Consumption of diesel fuel in the USA in 2002 was 2.455 million barrels/day, or 39.4 billion gallons per year. At the high yield figure of 145 gallons per acre and 100% conversion to biodiesel, that would require the production of 271 million acres, or 425 thousand square miles.

Total area of the USA is 3,618,784 square miles, so you're talking 12% of the total land area (including Alaska) and a much higher fraction of the arable land.

Note that if you want to replace the gasoline as well, you have to multiply that figure by about 4.5. This is clearly not possible.

Amazing...

[zxflash]

I find that many people are quite pessimistic when it comes to the feasibility of alternative fuels. Encouraging research such as this is good for the general public's morale, hopefully sooner than later American farmers, rather than terrorist states will power our vehicles.
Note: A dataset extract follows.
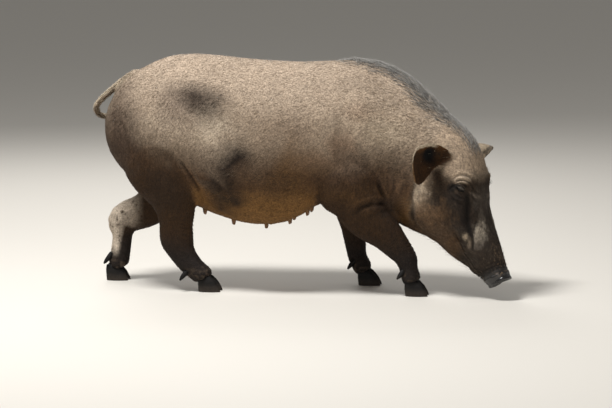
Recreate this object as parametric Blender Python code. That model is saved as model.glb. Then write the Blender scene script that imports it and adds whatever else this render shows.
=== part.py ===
"""Life-size wild boar sow, walking with her head lowered to the ground.

Metres, +Z up. The sow faces +X, her right side is towards -Y, and the floor is Z = 0.
All her flesh is modelled as one body: lofts for trunk, neck, head and legs, with rounded
masses for the muscles, fused and smoothed. Thin cuts then part it into the named pieces.
Eyes, ears, tail, hooves and dewclaws are solids of their own, let into the flesh.
"""

import math
from collections import namedtuple
from functools import partial

import bmesh
import bpy
from mathutils import Matrix, Vector

# Driving dimensions
GAP = 0.0003  # between solids that meet
HEAD_TURN = math.radians(22)  # the head looks towards the right side
HEAD_PIVOT_X = 0.22  # vertical axis, in the neck, about which the head is turned
EYE_RADIUS = 0.0125
EAR_THICKNESS = 0.0045
HOOF_LENGTH, HOOF_WIDTH, HOOF_HEIGHT = 0.060, 0.027, 0.042
HOOF_SPREAD = 0.0285  # between the middles of the two claws of a foot
HOOF_SPLAY = math.radians(5)
DEWCLAW_LENGTH, DEWCLAW_RADIUS = 0.026, 0.0080
TEAT_LENGTH, TEAT_RADIUS = 0.016, 0.0055

# Fusing and thinning of the flesh
VOXEL = 0.006
SMOOTHING_STEPS = 7
FLESH_TRIANGLES = 2750
RING_SIDES = 32
STEPS_BETWEEN = 4
CRISP_ANGLE = math.radians(42)

RIGHT, LEFT = -1, 1

# A ring of the trunk, neck or head, seen from the side: its highest and lowest points, its
# half width, the share of its height at which it is widest, and how square it is above and
# below that (2 is an ellipse).
Ring = namedtuple("Ring", "top_x top_z bottom_x bottom_z half_width waist crown keel")

TRUNK = [
    Ring(-0.508, 0.446, -0.508, 0.408, 0.030, 0.50, 2.0, 2.0),
    Ring(-0.497, 0.484, -0.501, 0.361, 0.075, 0.50, 2.1, 2.1),
    Ring(-0.466, 0.533, -0.470, 0.309, 0.108, 0.48, 2.1, 2.1),
    Ring(-0.418, 0.569, -0.418, 0.272, 0.134, 0.46, 2.1, 2.1),
    Ring(-0.351, 0.602, -0.351, 0.256, 0.150, 0.46, 2.1, 2.2),
    Ring(-0.280, 0.611, -0.286, 0.224, 0.156, 0.46, 2.1, 2.2),
    Ring(-0.195, 0.606, -0.203, 0.186, 0.166, 0.45, 2.1, 2.3),
    Ring(-0.099, 0.597, -0.104, 0.170, 0.176, 0.44, 2.1, 2.3),
    Ring(0.000, 0.593, -0.008, 0.192, 0.174, 0.45, 2.1, 2.2),
    Ring(0.088, 0.597, 0.078, 0.230, 0.160, 0.48, 2.0, 2.1),
    Ring(0.166, 0.600, 0.151, 0.222, 0.146, 0.50, 1.9, 2.1),
]
NECK = [
    Ring(0.248, 0.578, 0.222, 0.196, 0.130, 0.52, 1.9, 2.1),
    Ring(0.306, 0.545, 0.262, 0.178, 0.118, 0.52, 1.9, 2.1),
    Ring(0.359, 0.504, 0.292, 0.166, 0.109, 0.50, 1.9, 2.1),
    Ring(0.410, 0.460, 0.318, 0.159, 0.102, 0.48, 2.0, 2.1),
]
HEAD = [
    Ring(0.455, 0.425, 0.345, 0.152, 0.095, 0.48, 2.2, 2.1),
    Ring(0.483, 0.388, 0.368, 0.143, 0.089, 0.50, 2.3, 2.1),
    Ring(0.498, 0.343, 0.390, 0.131, 0.083, 0.52, 2.4, 2.1),
    Ring(0.506, 0.291, 0.408, 0.115, 0.074, 0.55, 2.4, 2.1),
    Ring(0.513, 0.240, 0.430, 0.099, 0.061, 0.57, 2.4, 2.1),
    Ring(0.530, 0.190, 0.454, 0.085, 0.050, 0.56, 2.4, 2.1),
    Ring(0.547, 0.151, 0.478, 0.073, 0.043, 0.54, 2.3, 2.1),
    Ring(0.561, 0.113, 0.497, 0.058, 0.038, 0.52, 2.2, 2.1),
    Ring(0.572, 0.083, 0.515, 0.044, 0.0335, 0.50, 2.1, 2.1),
    Ring(0.587, 0.059, 0.529, 0.028, 0.0360, 0.50, 2.0, 2.0),
]

# A section of a leg: its middle, and its half size fore and aft and across.
Section = namedtuple("Section", "x y z half_length half_width")

HIND_RIGHT = [
    Section(-0.377, -0.082, 0.423, 0.105, 0.055),
    Section(-0.351, -0.090, 0.332, 0.096, 0.058),
    Section(-0.324, -0.092, 0.267, 0.076, 0.050),
    Section(-0.313, -0.090, 0.215, 0.053, 0.038),
    Section(-0.311, -0.088, 0.168, 0.044, 0.031),
    Section(-0.309, -0.086, 0.132, 0.045, 0.029),
    Section(-0.294, -0.085, 0.095, 0.034, 0.026),
    Section(-0.268, -0.085, 0.062, 0.029, 0.028),
    Section(-0.240, -0.085, 0.040, 0.027, 0.031),
]
HIND_LEFT = [
    Section(-0.377, 0.082, 0.415, 0.105, 0.055),
    Section(-0.360, 0.090, 0.320, 0.091, 0.057),
    Section(-0.364, 0.092, 0.252, 0.070, 0.048),
    Section(-0.417, 0.090, 0.192, 0.049, 0.036),
    Section(-0.486, 0.088, 0.162, 0.041, 0.029),
    Section(-0.488, 0.086, 0.128, 0.029, 0.027),
    Section(-0.489, 0.085, 0.105, 0.026, 0.025),
    Section(-0.495, 0.085, 0.064, 0.027, 0.028),
    Section(-0.498, 0.085, 0.040, 0.028, 0.031),
]
FORE_RIGHT = [
    Section(0.143, -0.090, 0.371, 0.080, 0.048),
    Section(0.150, -0.094, 0.280, 0.072, 0.048),
    Section(0.180, -0.094, 0.209, 0.060, 0.043),
    Section(0.233, -0.093, 0.160, 0.044, 0.035),
    Section(0.268, -0.092, 0.122, 0.034, 0.030),
    Section(0.290, -0.090, 0.093, 0.028, 0.028),
    Section(0.294, -0.088, 0.068, 0.024, 0.026),
    Section(0.302, -0.087, 0.042, 0.026, 0.031),
]
FORE_LEFT = [
    Section(0.122, 0.090, 0.365, 0.080, 0.048),
    Section(0.120, 0.092, 0.280, 0.066, 0.046),
    Section(0.124, 0.091, 0.212, 0.050, 0.041),
    Section(0.130, 0.089, 0.152, 0.034, 0.032),
    Section(0.135, 0.088, 0.108, 0.028, 0.028),
    Section(0.140, 0.087, 0.073, 0.025, 0.026),
    Section(0.157, 0.086, 0.042, 0.026, 0.031),
]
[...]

BBC also has a story on this...

A better catalyst?

[Randym]

The catalysts, which are key to the process, orchestrate a series of chemical maneuvers that ultimately result in an increased hydrogen yield. First, one of the catalysts (the nickel-based unit) absorbs the oxygen from the air and this interaction heats up the reactor bed of the device. Simultaneously, in the presence of heat, another catalyst (a carbon-based adsorbent) releases any carbon dioxide previously trapped in the device.

I wonder if they have tried this one. It's designed to supress methane production and increase hydrogen production.

From the article:
...a Raneynickel catalyst, named after Murray Raney, who first patented the alloy in 1927.

Raney-nickel is a porous catalyst made of about 90 percent nickel (Ni) and 10 percent aluminum (Al). While Raney-nickel proved somewhat effective at separating hydrogen from biomass-derived molecules, the researchers improved the material's effectiveness by adding more tin (Sn), which stops the production of methane and instead generates more hydrogen. Relative to other catalysts, the Raney-NiSn can perform for long time periods (at least 48 hours) and at lower temperatures (roughly 225 degrees Celsius).